B. Whether on the facts and circumstances of the case, the Hon’ble ITAT has erred in deleting the penalty by not appreciating the fact that the assessee could not produce the alleged bogus parties for verification of genuineness of transaction during assessment proceedings as well as penalty proceedings ?

C. Whether on the facts and circumstances of the case, the Hon’ble ITAT has erred in deleting the penalty by not appreciating the fact that there was clear intention on the part of the assessee to reduce the taxable income by claiming purchases from non-genuine parties?

D. Whether on the facts and circumstances of the case, the Hon’ble ITAT has erred in deleting the penalty without appreciating the ratio laid down by the Hon’ble Supreme Court in the case of MAX Data (P) Ltd., Vs. CIT (358 ITR 593) (SC) ?”

2. It is the case of the Revenue that information was received from the Sales Tax Department of Maharashtra giving the names and addresses and other details of certain persons who had provided entries of bogus purchase bills to a large number of tax payers.

3. In these circumstances, the Revenue issued a Notice under Section 148 to the Assessee after obtaining prior approval. Thereafter, an Assessment Order under Section 144, read with Section 147, was passed on 21stMarch 2014 assessing the total income of the Assessee at Rs.71,58,777/-.

This addition was made on account of non-genuine purchases. Penalty proceedings under Section 271 (1)(c) were also initiated against the Assessee for furnishing inaccurate particulars of income. Since there was non-compliance of the Notice issued under Section 271 (1)(c), the Assessing Officer levied 100% penalty of tax evaded amounting to Rs.22,12,061/-.

4. Being aggrieved by the Assessment Order, the Assessee preferred an Appeal before the CIT (Appeals). The CIT (Appeals) restricted the addition of bogus purchases to 12.5%, thereby giving relief to the Assessee of Rs.62,63,930/-.

5. Aggrieved by the Order passed by the CIT (Appeals), the Assessee as well as the Revenue preferred an Appeal before the ITAT Mumbai. The ITAT, “F” Bench, Mumbai, dismissed the Appeal of the Department and confirmed the decision of the CIT (Appeals) to restrict the addition to 12.5% of bogus purchases, relying upon the decision of the Hon’ble Gujarat High Court in the case of Smith P. Seth.
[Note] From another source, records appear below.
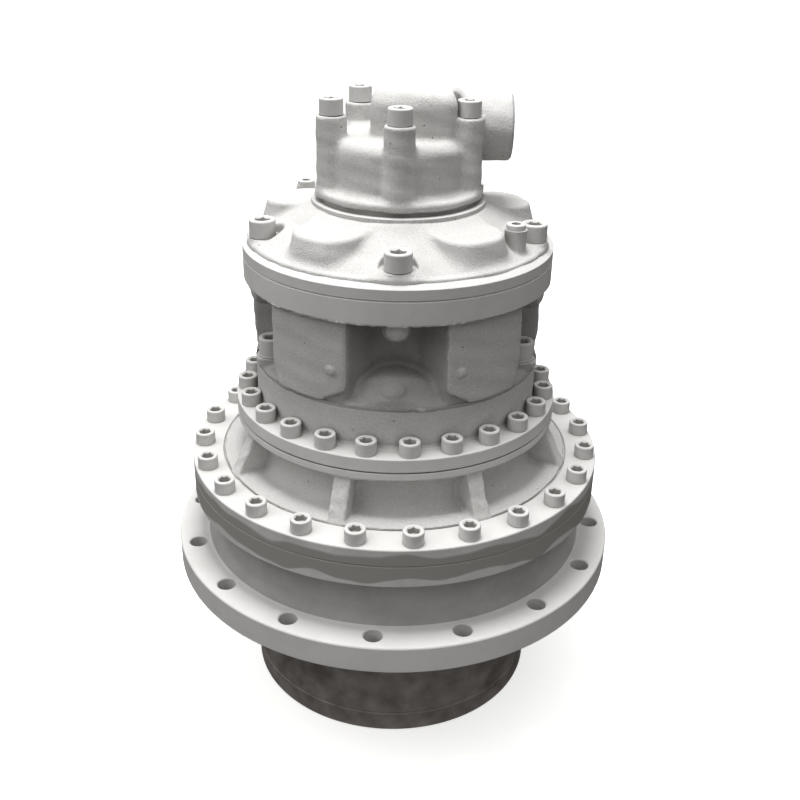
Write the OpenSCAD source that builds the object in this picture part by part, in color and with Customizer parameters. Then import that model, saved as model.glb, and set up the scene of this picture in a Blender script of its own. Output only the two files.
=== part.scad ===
// Vertical gear motor: a five-cylinder radial piston motor on a two-stage planetary gearbox.
// Millimetres, +Z up. The origin is at the bottom centre, on the face that the unit stands on.
// Angles round the axis are measured from the front (-Y) towards +X.

/* [Mounting flange and spigot] */
// Outer diameter of the mounting flange
flange_d = 563; // [540:1:600]
// Thickness of the mounting flange
flange_t = 34.5; // [22:0.5:40]
// Number of holes in the mounting flange
flange_holes = 16; // [8:2:20]
// Distance of the flange holes from the rim
flange_hole_edge = 21.5; // [16:0.5:25]
// Diameter of a flange hole
flange_hole_d = 22; // [14:0.5:26]
// Turn of the first flange hole
flange_turn = -4.25; // [-20:0.25:20]
// Diameter of the spigot below the flange
spigot_d = 374; // [366:1:390]
// Height of the spigot, end ring included
spigot_h = 177; // [172:1:220]
// Diameter of the neck above the flange
neck_d = 468; // [450:1:480]
// Height of the neck
neck_h = 63.5; // [60:0.5:90]
// Fillet at the foot of the neck
neck_fillet = 14; // [4:1:18]

/* [Gearbox casing] */
// Diameter of the ring joint flanges
ring_d = 514; // [508:1:540]
// Thickness of the lower ring flange
ring_lower_t = 27; // [24:1:40]
// Thickness of the upper ring flange
ring_upper_t = 21.5; // [14:0.5:24]
// Number of ring joint bolts
ring_bolts = 24; // [12:2:28]
// Distance of the ring joint bolts from the rim
ring_bolt_edge = 15.2; // [13:0.1:17]
// Turn of the first bolt, and of the casing
case_turn = 5.5; // [-15:0.25:15]
// Height of the raised land inside the ring bolts
land_h = 1.5; // [1:0.5:5]
// Diameter of the raised land
land_d = 433; // [420:1:445]
// Height of the gear case above the ring joint
case_h = 82.5; // [81:0.5:84]
// Diameter of the gear case wall
case_wall_d = 346; // [340:1:352]
// Cove at the foot of the gear case wall
case_cove = 17; // [6:1:20]
// Number of ribs on the gear case
ribs = 8; // [4:1:12]
// Thickness of a rib
rib_t = 20; // [8:1:24]
// Thickness of the plate on top of the gear case
case_plate_t = 12; // [8:0.5:16]

/* [Motor adapter] */
// Diameter of the adapter flange
adapter_d = 396; // [392:1:410]
// Thickness of the adapter flange
adapter_plate_t = 16.5; // [12:0.5:22]
// Height of the adapter
adapter_h = 61.5; // [58:0.5:90]
// Distance of the adapter bolts from the rim
adapter_bolt_edge = 14; // [13:0.5:15]
// Number of adapter bolts
adapter_bolts_n = 24; // [12:2:26]
// Diameter of the adapter wall at the top
adapter_wall_d = 344; // [342:1:346]
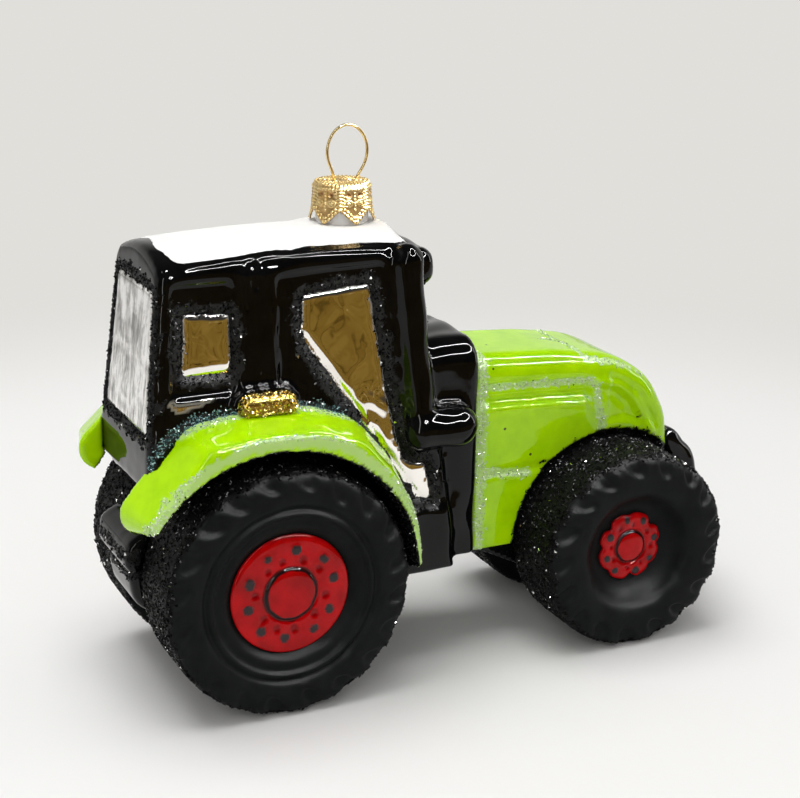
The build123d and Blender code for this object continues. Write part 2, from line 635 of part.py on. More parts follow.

6. Being aggrieved by the decision of the ITAT, restricting the addition to only 12.5% of the bogus purchases, the Revenue approached this Court by filing Income Tax Appeal No.1327 of 2018.

7. The Appeal of the Revenue was dismissed by this Court vide its Order dated 3rdMarch 2022. In other words, the addition of 12.5% of the bogus purchases, as ordered by the ITAT, was upheld by this Court.

8. Simultaneously, since penalty proceedings were also initiated and a penalty order was passed, the Assessee preferred an Appeal before the CIT (Appeals) challenging the penalty order passed by the Assessee. As mentioned earlier, the penalty levied by the Assessment Officer was 100% of the tax evaded amounting to Rs.22,12,061/- The CIT (Appeals), after hearing the Revenue as well as the Assessee, restricted the levy of penalty to the extent of the addition confirmed in the quantum Appeal, namely to 12.5%. In other words, the CIT (Appeals) deemed it a fit case to levy penalty and restricted the amount in the ratio of the quantum addition upheld by the ITAT.

9. Being aggrieved by the Order of CIT (Appeals), the Assessee assailed the said Order before the ITAT.The Revenue did not file any Appeal from the Order of the CIT (Appeals) in the penalty proceedings. It is in this Appeal that the ITAT passed the impugned Order setting aside the entire penalty on the basis that penalty could not be levied when the addition was made on an estimation.

10. After hearing Mr.Sharma, the learned Advocate appearing on behalf of the Respondent, as well as the learned Advocate appearing on behalf of the Assessee, we find that the issue raised in the present Appeal is squarely covered by the decision of this Court in the case of Principal Commissioner of Income Tax – 6 vs. Colo Colour Pvt.Ltd. in Income Tax Appeal No.48 of 2022 decided on 16thSeptember 2025. In this decision, this Court has clearly taken a view that penalty cannot be imposed under Section 271 (1)(c) when the addition was sustained purely on an estimate basis or when the addition was made which was on pure guess work. Since the penalty order was set aside by the ITAT on the basis that the addition made in the quantum proceedings was on estimation (i.e. 12.5% of the bogus purchases), the ITAT, in our view, was correct in setting aside the penalty order. We find that the decision of the ITAT is in consonance with the decision of this Court rendered in Colo Colour Pvt.Ltd. (Supra).

11. Considering these facts and circumstances, we find that the impugned Order of the ITAT does not give rise to any substantial question of law. The Appeal is therefore dismissed. However, there shall be no order as to costs.

12. This order will be digitally signed by the Private Secretary/ Personal Assistant of this Court. All concerned will act on production by fax or email of a digitally signed copy of this order.